How Peyton Manning’s Retirement is a Huge Mistake by Him, John Elway, and the Denver Broncos

Feb 7, 2016; Santa Clara, CA, USA; Denver Broncos quarterback Peyton Manning (18) looks at the Vince Lombardi Trophy after beating the Carolina Panthers in Super Bowl 50 at Levi
Feb 7, 2016; Santa Clara, CA, USA; Denver Broncos quarterback Peyton Manning (18) looks at the Vince Lombardi Trophy after beating the Carolina Panthers in Super Bowl 50 at Levi /
facebooktwitterreddit

Former Tennessee Vol quarterback Peyton Manning’s retirement is a huge mistake on the part of him, John Elway, and the Denver Broncos. Here’s how.


Peyton Manning and the Denver Broncos are throwing away the opportunity of a lifetime. That is, if the reports are true.

Woody Paige reported Saturday night that Manning is expected to officially announce his retirement later this week.  That report came after and before multiple reports that the Broncos are preparing to part ways with Peyton Manning.

If this is true, both sides are making an idiotic decision. Let’s start with the obvious. The Broncos just captured their third Super Bowl. Whenever your team wins a Super Bowl, you want to do whatever you can to keep everybody together and make another run.

Before we delve deeper into the Broncos, though, let’s move over to Peyton Manning.

Manning obviously just came off the worst season of his career, in which he was hurt the entire time and missed six games as a result. But he was good enough to step in and help his team make a Super Bowl run.

The Hall-of-Fame quarterback has accomplished everything in his career and is definitely good enough to be a game-manager for one more year on a team with an elite defense. Why not take that chance with the Broncos one last time? He has a chance to win a third Super Bowl, which would go along with his five MVP trophies and every record imaginable.

This is the opportunity of a lifetime, in which Manning has hit the lottery with a loaded defense that can carry him, and all he has to do is not make mistakes. Are we to sit up here and say Manning isn’t good enough to just do that for another year?
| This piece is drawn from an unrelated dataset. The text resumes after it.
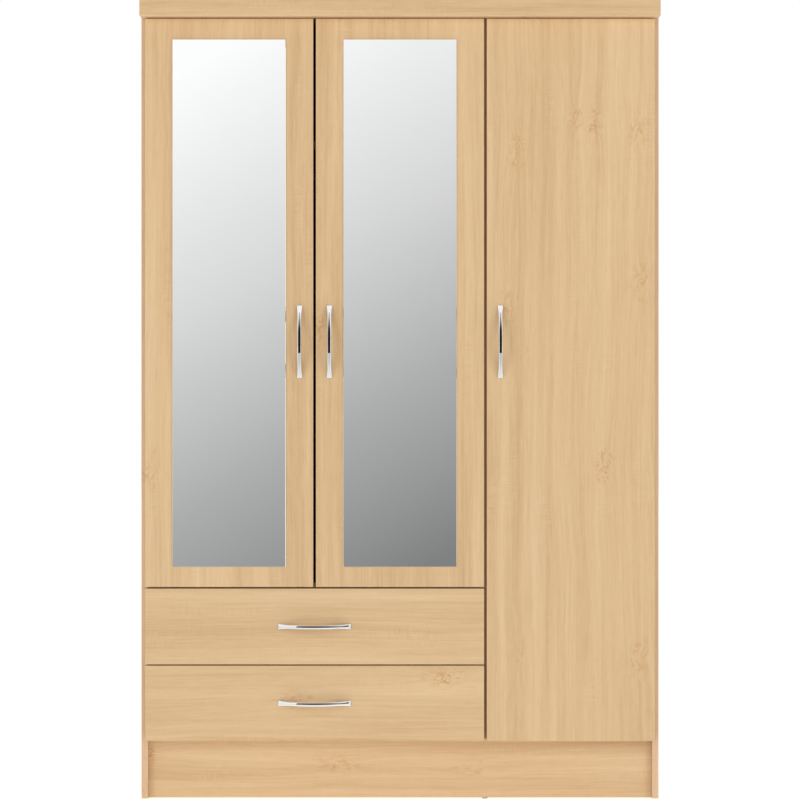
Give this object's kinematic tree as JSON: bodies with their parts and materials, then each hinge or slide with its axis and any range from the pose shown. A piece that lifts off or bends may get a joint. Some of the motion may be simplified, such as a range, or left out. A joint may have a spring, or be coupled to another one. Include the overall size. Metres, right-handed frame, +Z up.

Who cares if he can’t do what he once could do? He doesn’t need to. If Manning were to ride the wave of a great defense to a second straight Super Bowl, and hey, maybe even play good enough in that Super Bowl to win a second Super Bowl MVP, he could walk out like John Elway did in 1999, with back to back Super Bowls. Add in all the records and the title he won in Indianapolis, and there would be no question about Manning as the greatest ever.

He’s good enough to do that.

Now, if he is retiring because the Broncos want to part ways with him, that is equally stupid on their part. John Elway has seemed to give every indication that he wants to move forward with Brock Osweiler in the future. But he just won a Super Bowl with Manning under center!

Why change that? Sure, Manning isn’t the hall of fame quarterback he once was, but you don’t need him to be! Before he tore his plantar fascia, he led the Broncos to a 7-0 record. Then he got healthy for the playoffs and led a game-winning drive to beat the Pittsburgh Steelers, threw for two touchdowns against the New England Patriots, and managed to not screw up to allow his defense to win the Super Bowl.

If he can bring everybody back, there is no reason not to try for another run. And that brings us back to Manning.

Peyton Manning should go up to the Broncos and offer to play for $5 million next year. Elway has a few contracts he needs to restructure to keep the team in tact, and given that Ryan Clady and DeMarcus Ware have already agreed, Manning should follow. If he’s retiring, money is clearly not an issue.

So take a $14 million pay cut. If he does that, Elway should have more than enough to keep the team together. He can then make one final run in the final year of Manning’s contract.

At their press conference when he was introduced in 2012, Elway made it clear that his goal was to make Manning the greatest quarterback to ever play the game by getting him a couple of Super Bowls. He then signed a five-year deal.

If they only get one Super Bowl on a four-year deal, he did not reach his goal. Some of the inside reports are that Elway doesn’t mind Manning going down as a greater quarterback than him, but he has so much pride that he does not want his stardom in Denver upstaged by Manning. What he doesn’t understand is that it won’t be.

Manning has already surpassed Elway in the NFL ranks. But in Denver, Elway won the team two Super Bowls as a quarterback, and if Manning and the team make another Super Bowl run next year, he would have won two as an executive. Nothing Manning does can put him above Elway in Denver when it is all a testament to Elway as an executive.

There is clearly no real loyalty between Peyton Manning and the city of Denver outside of the Papa John’s investments. That has and will remain Elway’s town.

By keeping Manning around for one more year at a major paycut, he, Elway and the Broncos can all reach their initial goal of multiple Super Bowls, Manning retiring as the greatest to ever play the game without any question, and Elway becoming even a bigger legend in Denver by delivering two Super Bowls as both a player and executive.

Why the heck would you pass that sure thing up by taking a chance on Brock Osweiler?